I suggest then that as you consider “For whom you should vote?” that you take care not to allow that important question to mask a deeper, more insidious question: “What can I leave to my elected leaders to handle for me?”  Instead, let’s become the sort of people who actively meet the needs of unborn children and their parents by creating conversations that change hearts and save lives.  It’s only by the hard work of thousands of us seeking to become people who change minds ourselves that we can make abortion unthinkable for millions and help to bring about justice for all. 

Want to become that person?  Our events and online resources can help.  Want to help us train thousands to become advocates in the coming months and years?  Your gifts to JFA make this possible.

P.S. As the election approaches, would you consider taking one hour of time that you would have spent discussing the candidates for president and spend it instead on becoming an advocate for unborn children?  Our “Learn at Home” Program can help.

Late-Term Abortion? ... Our Open Mic Archives Help You Prepare for the Dialogue

Did you know that you can watch real JFA open mic conversations at our  "Explore Resources" page?  We've even created some questions to help you practice having similar conversations.

VIDEO CLIP: Late-term abortion has been in the news recently.  Here's a dialogue excerpt from the JFA archives to help you prepare for conversations with your friends. *(See parental advisory below.)

  • Step 1: Listen to the first thoughts from this student at ASU. Stop the video.
  • Step 2: Think of a question you can ask to build common ground with the speaker. Write your ideas in the comments section.
  • Step 3: Now listen to the remainder of the video. Did Steve's attempt at common ground succeed?

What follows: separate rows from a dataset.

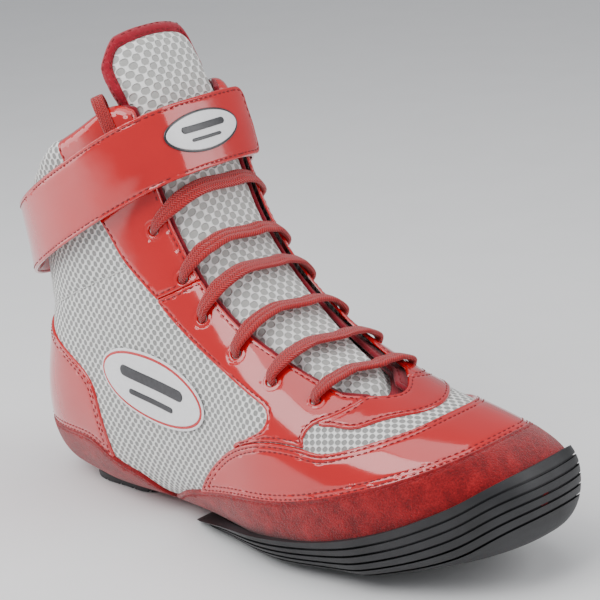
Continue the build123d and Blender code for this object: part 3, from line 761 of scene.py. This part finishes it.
PATENT = patent()
SUEDE = suede()
# the second colour of each mesh is painted shade for its openings
MESH = open_mesh("mesh_white", 4.3, 5.0, 1.24, (0.88, 0.885, 0.86), (0.30, 0.30, 0.29))
TONGUE_MESH = open_mesh("tongue_mesh", 5.2, 6.2, 1.62, (0.90, 0.90, 0.88), (0.42, 0.42, 0.40))
BINDING = woven("binding_crimson", (0.22, 0.003, 0.012), (0.46, 0.008, 0.03), 0.9, 0.7)
FACING = woven("facing_red", (0.13, 0.003, 0.010), (0.34, 0.006, 0.02), 1.0, 0.8)
LINING = woven("lining_red", (0.20, 0.004, 0.012), (0.42, 0.010, 0.03), 1.6, 1.3)
SOCK = woven("sock_grey", (0.10, 0.10, 0.105), (0.24, 0.24, 0.25), 1.5, 1.2)
TAPE = woven("tape_black", (0.012, 0.012, 0.014), (0.07, 0.07, 0.08), 0.9, 0.9, 0.95)
LACE = braid()
RUBBER = rubber()
THREAD = plain("thread_red", (0.20, 0.002, 0.006), (0.38, 0.004, 0.012), 0.55, 1500.0)
THREAD_DARK = plain("thread_dark", (0.12, 0.002, 0.004), (0.26, 0.003, 0.008), 0.6, 1500.0)
THREAD_WHITE = plain("thread_white", (0.62, 0.62, 0.60), (0.84, 0.84, 0.82), 0.7, 1500.0)
BADGE = plain("badge_white", (0.80, 0.80, 0.81), (0.86, 0.86, 0.87), 0.25, 500.0, 0.05, 0.0002,
              Coat_Weight=0.5, Coat_Roughness=0.1)
BADGE_DARK = plain("badge_dark", (0.012, 0.012, 0.016), (0.03, 0.03, 0.036), 0.3, 500.0, 0.05, 0.0002,
                   Coat_Weight=0.4, Coat_Roughness=0.1)
BADGE_RED = plain("badge_red", (0.50, 0.006, 0.010), (0.62, 0.010, 0.016), 0.25, 500.0, 0.05, 0.0002,
                  Coat_Weight=0.5, Coat_Roughness=0.1)


def finish_piece(piece, body, slot, *nodes):
    """Gives a piece its body and hides the CAD nodes it stands for; slot is not used."""
    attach(piece, body)
    if nodes:
        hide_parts(*nodes)
    return piece


def sew(panel, name, material, slot, node, seams, thread_material, where=None):
    """A sheet sewn to the boot: the sheet itself, then its stitches."""
    finish_piece(panel.build(name, material), "boot", slot, node)
    paths = [path for seam in seams for path in panel.seam_paths(seam)]
    finish_piece(stitches(name + "_stitches", paths, thread_material, where), "boot", slot)


# ---------------------------------------------------------------- upper

shell = Skin(0.0)
side_y = shell.points[..., 1]
top = shell.region("side", TOP_LINE)
opening = shell.region("throat", slot_outline(0.0, 0.0))
heel_band = shell.region("side", HEEL_BAND)
toe_band = shell.region("side", TOE_BAND)
counter = shell.region("side", COUNTER)
overlay = shell.region("side", OVERLAY)
lower_stay = shell.region("side", LOWER_STAY)
upper_stay = shell.region("side", UPPER_STAY)
throat = np.where(shell.points[..., 2] > 55, shell.region("top", THROAT), -50.0)
eyelet_gap = round_eyelets(shell)
collar_seam = shell.region("side", COLLAR_SEAM)
above_mesh_edge = -shell.region("side", below_line(FLOOR, -2.5))
lateral = -side_y


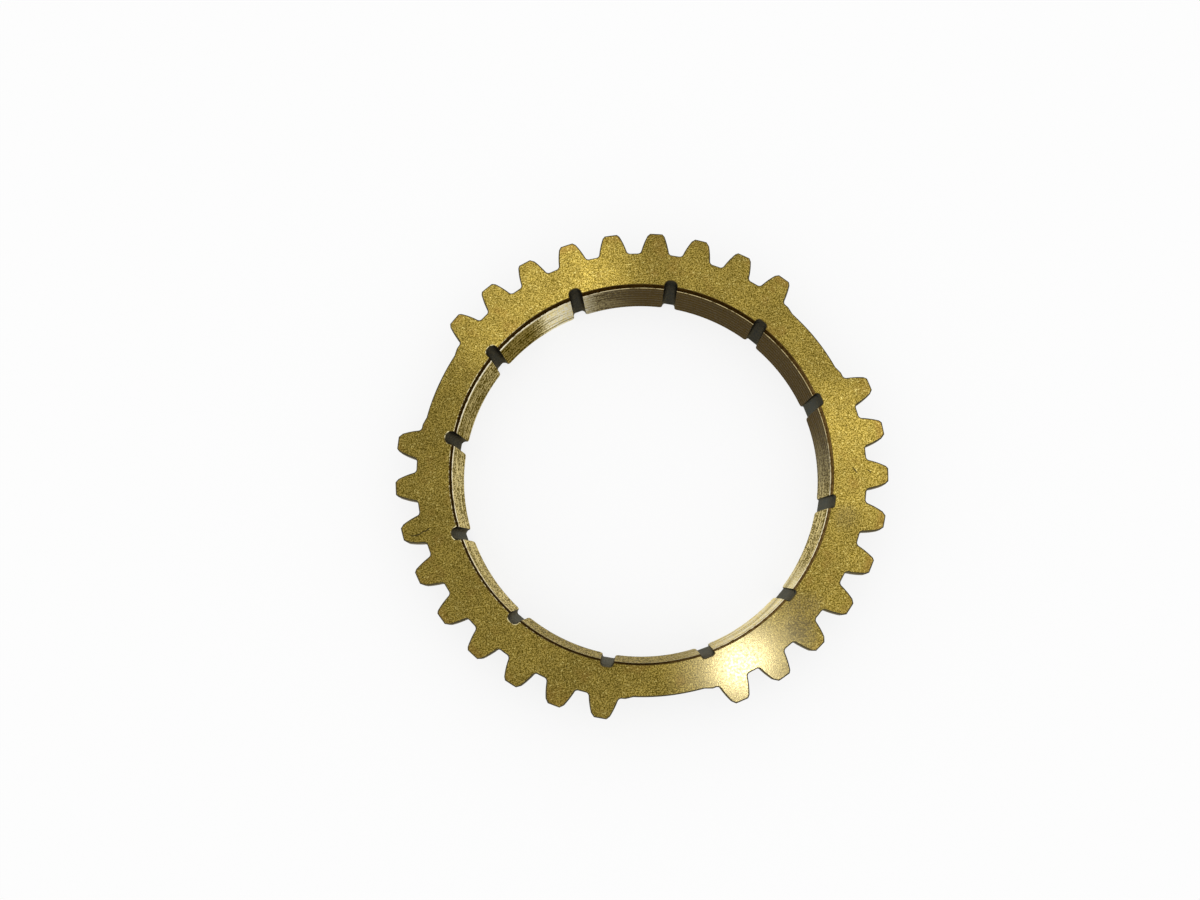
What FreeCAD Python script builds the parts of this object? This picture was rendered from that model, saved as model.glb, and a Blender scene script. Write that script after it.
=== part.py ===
import FreeCAD, Part
import math
import os
import Sketcher

# Synchronizer ring of a manual gearbox: one brass forging with turned and cut faces.
# Millimetres. The axis is Z, the small end of the friction cone is at z = 0 and the side
# that faces the gear is on top. A tooth stands on +Y and a key gap is centred on -Y.

SIZES = (
    ("ring_height", 9.2, "small end to gear side"),
    ("tooth_divisions", 33, "tooth places round the full circle"),
    ("pitch_radius", 37.125, "circle on which the teeth are measured"),
    ("addendum", 1.875, "pitch circle out to the tips"),
    ("dedendum", 1.475, "pitch circle in to the floor of the tooth spaces"),
    ("pressure_angle", 20.0, "flank pressure angle in degrees"),
    ("tooth_thickness", 4.0, "arc on the pitch circle"),
    ("tip_corner", 0.45, "bevel between flank and tip"),
    ("tip_corner_angle", 45.0, "that bevel to the middle of the tooth in degrees"),
    ("tip_edge_break", 0.2, "turned corner at the tips, gear side"),
    ("root_fillet", 0.6, "radius between flank and floor"),
    ("flange_thickness", 4.2, "toothed flange, along the axis"),
    ("blocking_half_angle", 55.0, "blocking face to the axis in degrees"),
    ("ridge_width", 0.3, "flat left on the ridge between two blocking faces"),
    ("key_gaps", 3, "gaps in the teeth, one for each key"),
    ("missing_teeth", 2, "tooth places left empty in a gap"),
    ("gap_floor_drop", 0.35, "floor of a key gap, below that of the tooth spaces"),
    ("gap_floor_width", 11.0, "flat-bottomed stretch of a key gap"),
    ("collar_setback", 2.15, "collar, in from the floor of the tooth spaces"),
    ("collar_edge_break", 0.5, "outer corner of the small end"),
    ("collar_fillet", 0.6, "corner between collar and flange"),
    ("collar_wall", 4.25, "collar in to the friction cone at the small end"),
    ("key_slot_width", 10.5, "slot for a key in the collar"),
    ("key_slot_depth", 1.6, "its floor below the collar"),
    ("key_slot_fillet", 0.5, "radius along the foot of the slot's walls"),
    ("cone_half_angle", 6.5, "friction cone to the axis in degrees"),
    ("cone_edge_break", 0.2, "inner corner of the small end"),
    ("relief_ledge", 0.17, "step from the cone out to the plain relief"),
    ("relief_depth", 1.3, "relief below the gear side"),
    ("relief_edge_break", 0.2, "corner of the relief, gear side"),
    ("oil_grooves", 12, "forged grooves along the cone"),
    ("oil_groove_width", 2.1, "wall to wall"),
    ("oil_groove_depth", 0.67, "floor below the cone at the small end"),
    ("oil_groove_angle", 8.5, "floor to the axis in degrees"),
    ("oil_groove_fillet", 0.55, "rounded corners of the floor"),
    ("oil_groove_turn", 13.3, "first groove from +X in degrees"),
    ("core_shift_x", -0.31, "forged grooves off the turned axis"),
    ("core_shift_y", 0.2, "forged grooves off the turned axis"),
    ("cut_margin", 0.5, "how far a cut starts outside the metal"),
)
SIZE = {name: value for name, value, note in SIZES}

# Radii that follow from the sizes, from the tips of the teeth inwards.
TIP = "pitch_radius + addendum"
ROOT = "pitch_radius - dedendum"
GAP_FLOOR = f"{ROOT} - gap_floor_drop"
COLLAR = f"{ROOT} - collar_setback"
KEY_SLOT_FLOOR = f"{COLLAR} - key_slot_depth"
CONE_SMALL_END = f"{COLLAR} - collar_wall"
OIL_GROOVE_FLOOR = f"{CONE_SMALL_END} + oil_groove_depth"

UP = FreeCAD.Vector(0, 0, 1)
ORIGIN_POINT = (-1, 1)
START, END, CENTRE = range(1, 4)
FIRST_SIDE, OTHER_SIDE = 1, -1


def amount(total):
    """What a sum of named sizes comes to."""
    words = total.split()
    signs = [1] + [1 if word == "+" else -1 for word in words[1::2]]
    return sum(sign * SIZE[name] for sign, name in zip(signs, words[::2]))


def formula(total):
    """The same sum, written with the sheet's own names."""
    return " ".join(word if word in "+-" else f"Sizes.{word}" for word in total.split())


def make_sheet(doc):
    """The driving dimensions, one named cell each."""
    sheet = doc.addObject("Spreadsheet::Sheet", "Sizes")
    for row, (name, value, note) in enumerate(SIZES, start=1):
        sheet.set(f"A{row}", name)
        sheet.set(f"B{row}", str(value))
        sheet.setAlias(f"B{row}", name)
        sheet.set(f"C{row}", note)
    doc.recompute()
    return sheet


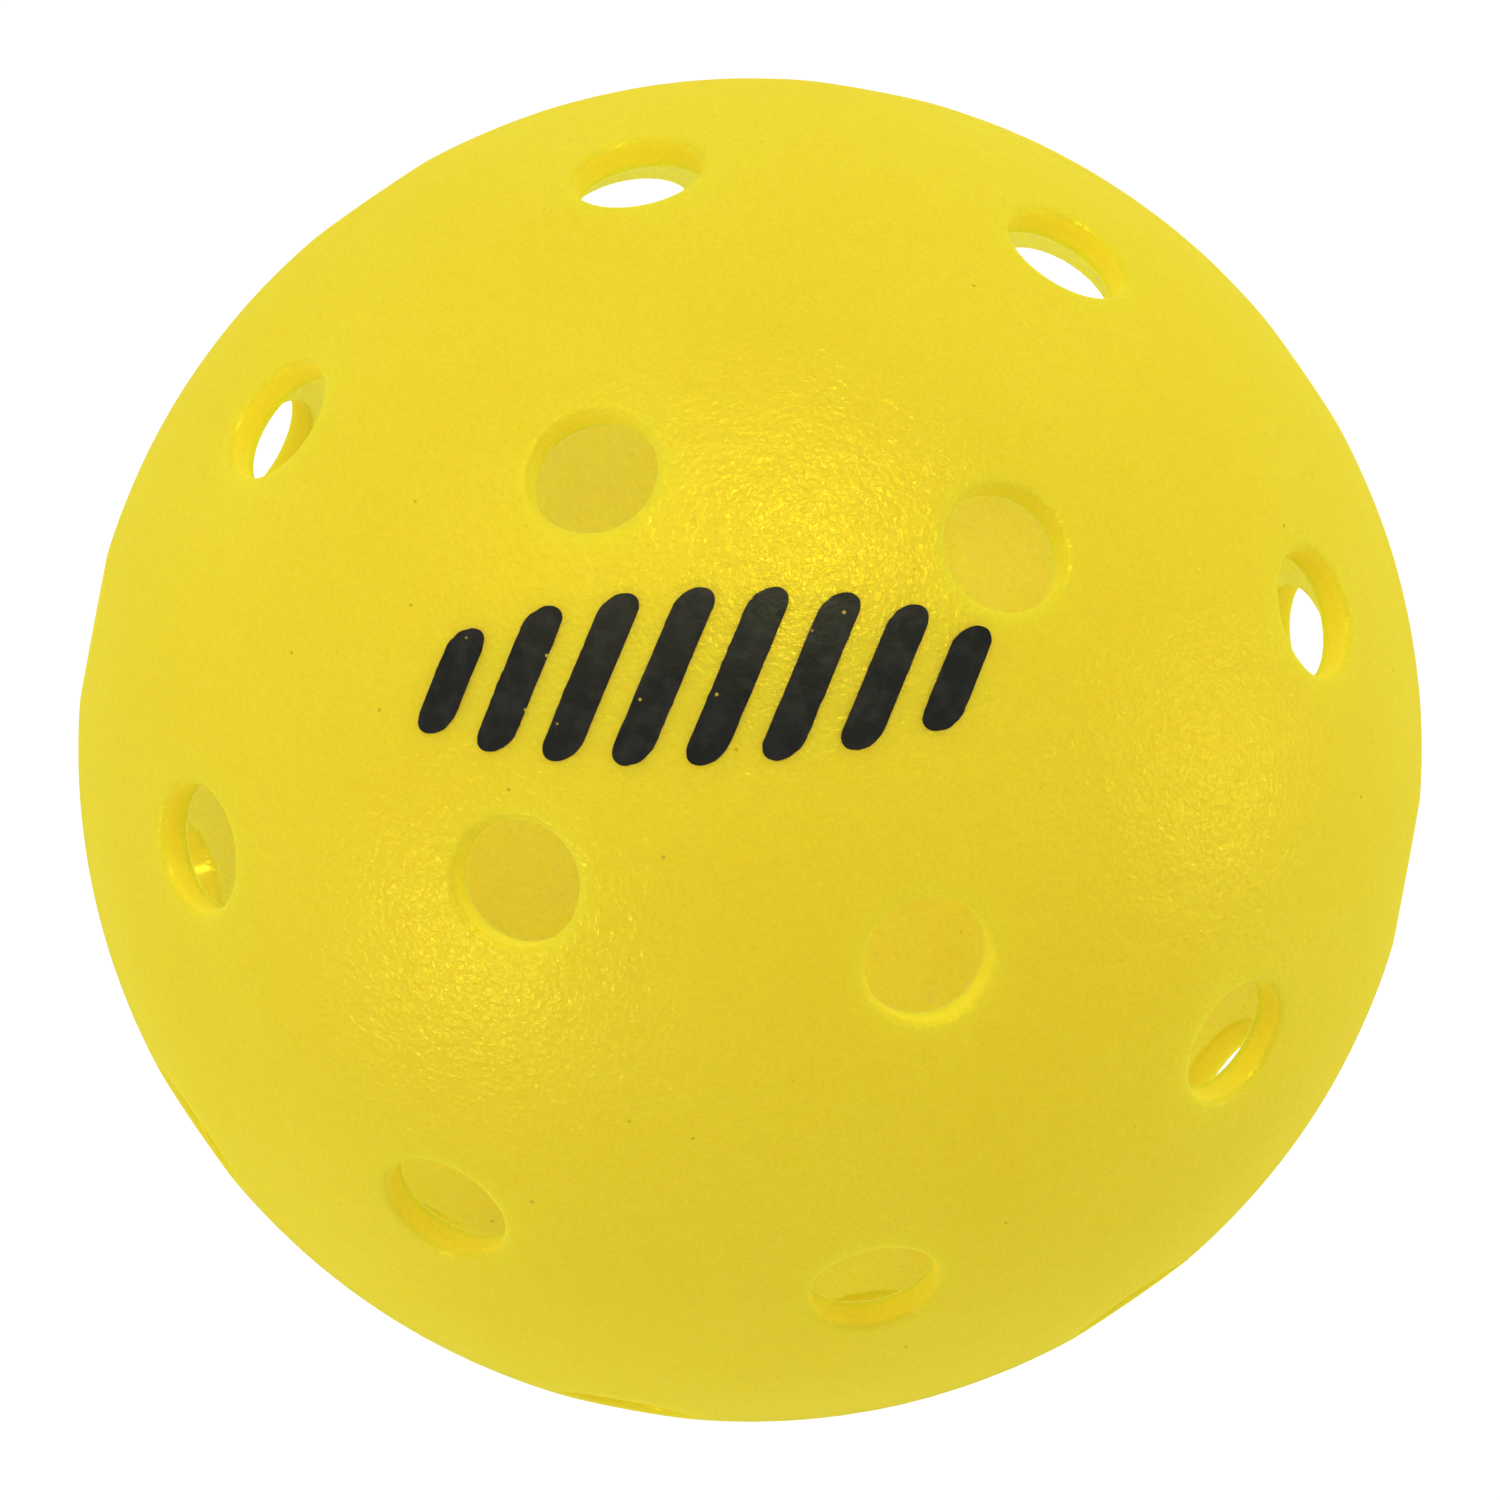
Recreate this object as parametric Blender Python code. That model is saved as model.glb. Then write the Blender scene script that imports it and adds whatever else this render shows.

*Warning: Parental Advisory. 
The audio/video clips of JFA's Open Mic sessions contain unedited free speech audio and portions include profanity and frank discussion of sexuality.  If you are under the age of 18, please invite your parents to preview this material and approve it for your listening.  Once they've reviewed it, you might invite them to listen along with you!  These clips provide great opportunities for discussing what you think about life before birth, pregnancy, and abortion.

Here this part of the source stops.